20.10.16

O MORDOMO DE SI DURANTE O CHÁ DAS CINCO




- Quer café, senhor?
- Sim, obrigado.
Assim o homem se oferecia a si mesmo o café, e ele mesmo aceitava.
- Ainda temos café.
- Graças a Deus.
Assim o homem falava sozinho nesse diálogo.
- Sabe você, estou tomando um novo remédio.
- Mas falar isso para mim é tautologia...não me impressiono. Estou tomando esse remédio também.
-Mais açúcar?
- Adoçante, obrigado.
- Está chorando?
- Não, é apenas terçol.
...

- Quais as novas?
-Sabe, andam dizendo que estou doente, mas é apenas fastio, falta de significado.
- Também anda bebendo demais...
- Sim, mas não todos os dias.
...

- Gosto muito de poesia...
- Acho uma merda. Coisa de desocupados.
- Você está doente.
- Pode ser. Mas você não é médico. E nem um médico com seu pedaço de papel pode dizer sobre doenças que não vê. Talvez seja apenas o declínio natural da vida.

...

- Por que não pede ajuda?
- Porque não preciso.
- Mas você me parece doente...
- Você também. São esses remédios que anda tomando.
- O remédio é bom.
- Ótimo. Você não faltava ao trabalho antes deles.
- Tiram a ansiedade,
- Prefiro o pai-nosso.

...

- Disseram que você é muito grosseiro.
- Sou mesmo.
- Você poderia ser mais suave.
- Você poderia não encher o saco.

...

- Disseram que você é escritor...
- Não sou.
- Eu li o que você escreveu.

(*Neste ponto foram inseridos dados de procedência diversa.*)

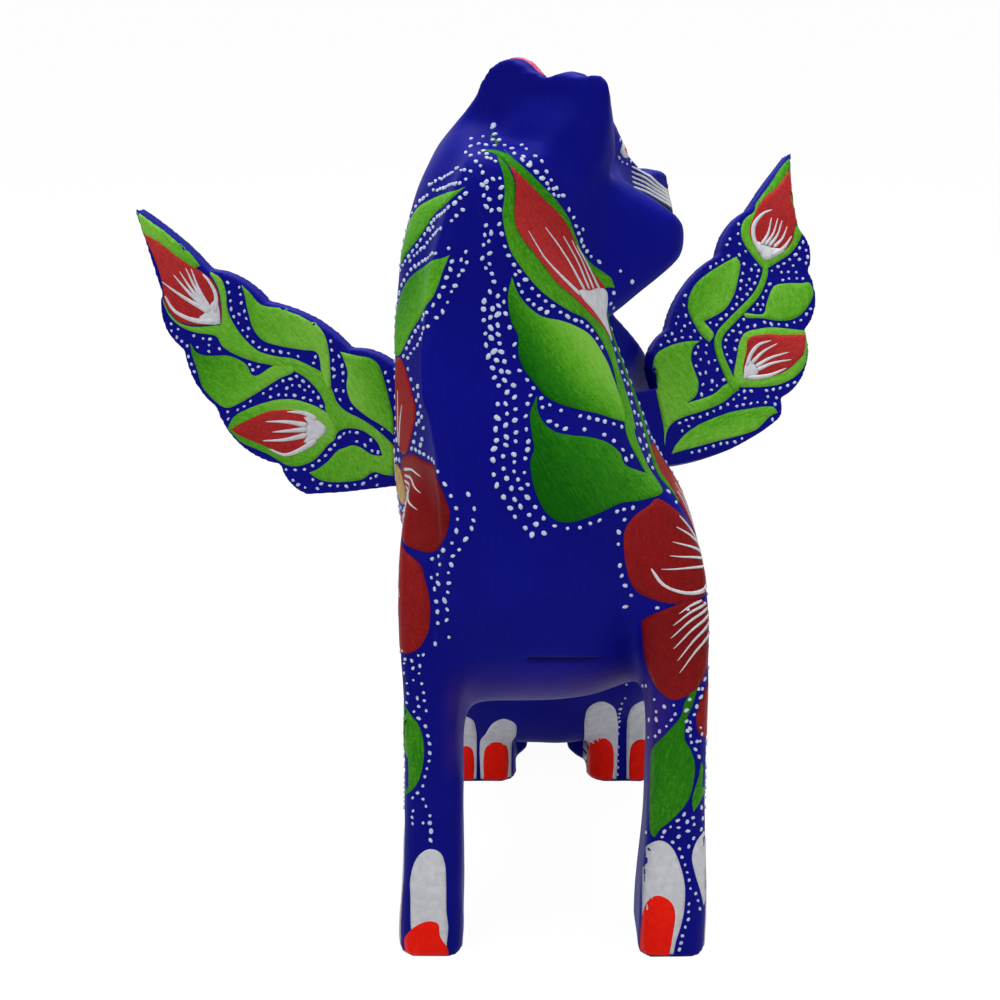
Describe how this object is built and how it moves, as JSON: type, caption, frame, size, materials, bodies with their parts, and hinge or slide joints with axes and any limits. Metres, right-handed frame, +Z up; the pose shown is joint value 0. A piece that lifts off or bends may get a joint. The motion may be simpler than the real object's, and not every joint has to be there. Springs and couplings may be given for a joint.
{
  "type": "carved animal figurine",
  "caption": "Seated winged animal figure carved from wood, looking back over its left shoulder, with plug-in wings and tail and painted flowers.",
  "frame": {"origin": "on the ground, under the middle of the whole figure's box", "axes": "+X to the animal's left, +Y from its chest to its tail, +Z up"},
  "size_m": [0.1852, 0.1753, 0.2225],
  "materials": {
    "painted_wood": "satin paint",
    "bare_wood": "bare"
  },
  "bodies": {
    "figure": {"body": "painted_wood", "head": "painted_wood", "neck_dowel": "bare_wood", "left_ear": "painted_wood", "right_ear": "painted_wood"},
    "left_wing": {"left_wing": "painted_wood"},
    "right_wing": {"right_wing": "painted_wood"},
    "tail": {"tail": "painted_wood"}
  },
  "joints": [
    {"name": "left_wing_pull", "type": "slide", "parent": "figure", "child": "left_wing", "axis": [0.8829, 0.4695, 0], "range_m": [0, 0.012]},
    {"name": "right_wing_pull", "type": "slide", "parent": "figure", "child": "right_wing", "axis": [-0.9511, 0.309, 0], "range_m": [0, 0.012]},
    {"name": "tail_pull", "type": "slide", "parent": "figure", "child": "tail", "axis": [0, 0.8, 0.6], "range_m": [0, 0.013]}
  ]
}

É bom.
- Grande coisa. Eu trabalho na fábrica de tijolos. Escritor é profissão. Eu nunca recebi um centavo por isso. Então não sou escritor.
- Mas você escreve bem.
- Que bom que gosta. Se precisar de tijolos, compre comigo.

...

- Você está gravemente enfermo.
- E você está gravemente idiota.
- Não precisa ofender.
- Você começou.

...

- Bom, está na hora de ir.
- Leve o seu Chico Buarque.
- Mas eu trouxe pra você ouvir.
- Não gosto. Aliás, não gosto de você.

...

- Tenha um bom dia, estou indo. Precisando me fale.
- Preciso que você vá embora.
- Você está doente. Deve ver um médico.
- Você é medico?
- Não.
- Então vá embora, não encha o saco e feche a porta. Da próxima vez que vier, faça o favor de avisar.